■ Problem details ■
Hand back each line, unchanged, from the top down to the line where "return n if" sits.

■ Supplied information ■
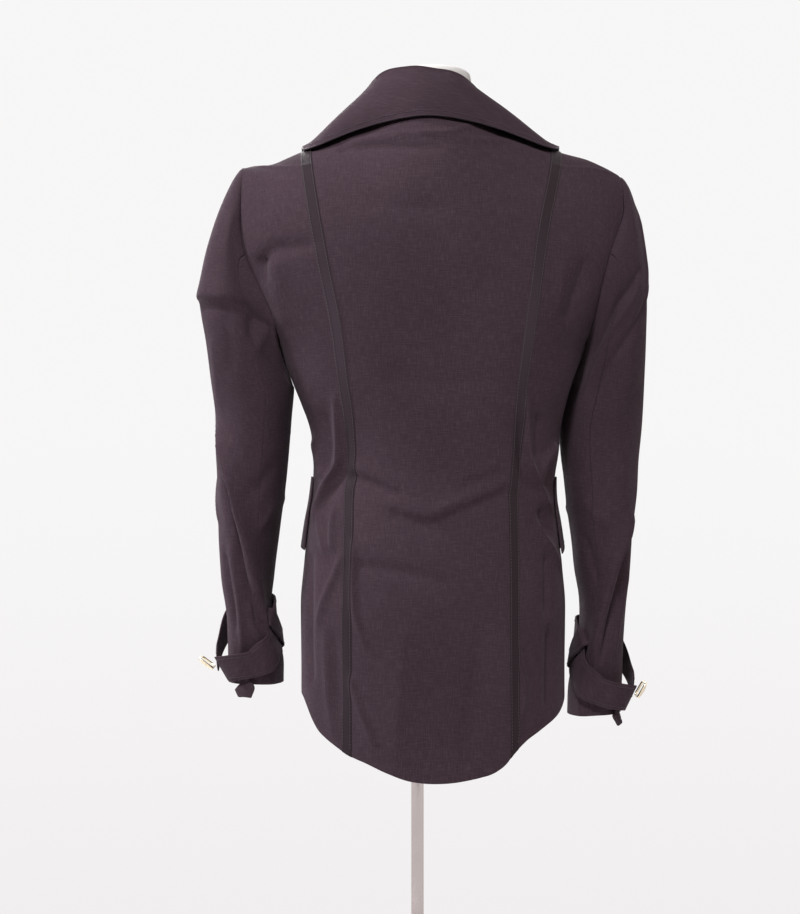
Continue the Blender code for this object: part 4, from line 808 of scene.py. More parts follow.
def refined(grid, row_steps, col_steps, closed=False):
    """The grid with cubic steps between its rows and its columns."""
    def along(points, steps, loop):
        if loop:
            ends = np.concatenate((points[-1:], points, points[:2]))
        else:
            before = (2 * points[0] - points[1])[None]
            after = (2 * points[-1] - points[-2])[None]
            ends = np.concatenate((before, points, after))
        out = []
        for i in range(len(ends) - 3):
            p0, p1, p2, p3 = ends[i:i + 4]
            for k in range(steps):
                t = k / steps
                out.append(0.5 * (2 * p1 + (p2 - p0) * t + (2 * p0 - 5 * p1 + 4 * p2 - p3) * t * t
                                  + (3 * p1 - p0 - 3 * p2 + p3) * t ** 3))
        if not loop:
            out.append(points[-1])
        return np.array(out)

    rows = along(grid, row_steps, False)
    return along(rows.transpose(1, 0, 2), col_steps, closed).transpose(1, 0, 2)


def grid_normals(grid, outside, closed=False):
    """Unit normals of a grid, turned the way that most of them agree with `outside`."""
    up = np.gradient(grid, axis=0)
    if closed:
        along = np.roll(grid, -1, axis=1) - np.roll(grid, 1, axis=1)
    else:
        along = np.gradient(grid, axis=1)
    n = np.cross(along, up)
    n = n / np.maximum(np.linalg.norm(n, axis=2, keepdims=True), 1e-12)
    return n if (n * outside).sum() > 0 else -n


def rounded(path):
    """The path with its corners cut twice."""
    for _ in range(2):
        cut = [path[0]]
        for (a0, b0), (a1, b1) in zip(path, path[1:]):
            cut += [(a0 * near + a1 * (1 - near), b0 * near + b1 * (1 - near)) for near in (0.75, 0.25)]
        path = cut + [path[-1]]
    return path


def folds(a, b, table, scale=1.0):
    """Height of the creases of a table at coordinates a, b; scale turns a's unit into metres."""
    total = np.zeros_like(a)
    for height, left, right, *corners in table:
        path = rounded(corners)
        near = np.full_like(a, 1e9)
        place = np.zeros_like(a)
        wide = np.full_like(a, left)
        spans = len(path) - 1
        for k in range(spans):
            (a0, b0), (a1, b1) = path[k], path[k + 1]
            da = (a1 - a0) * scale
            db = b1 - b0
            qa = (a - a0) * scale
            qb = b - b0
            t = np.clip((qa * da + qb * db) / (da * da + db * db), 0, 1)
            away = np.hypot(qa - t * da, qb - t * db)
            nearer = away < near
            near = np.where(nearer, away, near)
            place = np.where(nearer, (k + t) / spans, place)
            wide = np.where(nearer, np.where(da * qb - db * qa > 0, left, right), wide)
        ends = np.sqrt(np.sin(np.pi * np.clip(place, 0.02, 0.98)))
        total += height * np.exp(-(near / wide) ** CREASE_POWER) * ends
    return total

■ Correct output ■
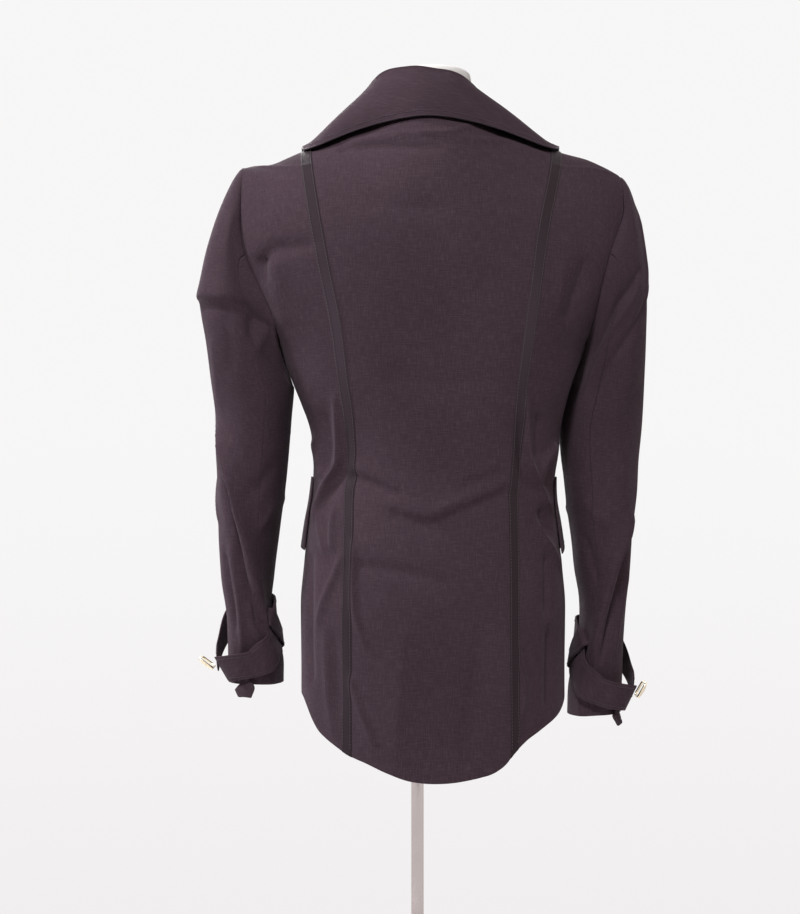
Continue the Blender code for this object: part 4, from line 808 of scene.py. More parts follow.
def refined(grid, row_steps, col_steps, closed=False):
    """The grid with cubic steps between its rows and its columns."""
    def along(points, steps, loop):
        if loop:
            ends = np.concatenate((points[-1:], points, points[:2]))
        else:
            before = (2 * points[0] - points[1])[None]
            after = (2 * points[-1] - points[-2])[None]
            ends = np.concatenate((before, points, after))
        out = []
        for i in range(len(ends) - 3):
            p0, p1, p2, p3 = ends[i:i + 4]
            for k in range(steps):
                t = k / steps
                out.append(0.5 * (2 * p1 + (p2 - p0) * t + (2 * p0 - 5 * p1 + 4 * p2 - p3) * t * t
                                  + (3 * p1 - p0 - 3 * p2 + p3) * t ** 3))
        if not loop:
            out.append(points[-1])
        return np.array(out)

    rows = along(grid, row_steps, False)
    return along(rows.transpose(1, 0, 2), col_steps, closed).transpose(1, 0, 2)


def grid_normals(grid, outside, closed=False):
    """Unit normals of a grid, turned the way that most of them agree with `outside`."""
    up = np.gradient(grid, axis=0)
    if closed:
        along = np.roll(grid, -1, axis=1) - np.roll(grid, 1, axis=1)
    else:
        along = np.gradient(grid, axis=1)
    n = np.cross(along, up)
    n = n / np.maximum(np.linalg.norm(n, axis=2, keepdims=True), 1e-12)
    return n if (n * outside).sum() > 0 else -n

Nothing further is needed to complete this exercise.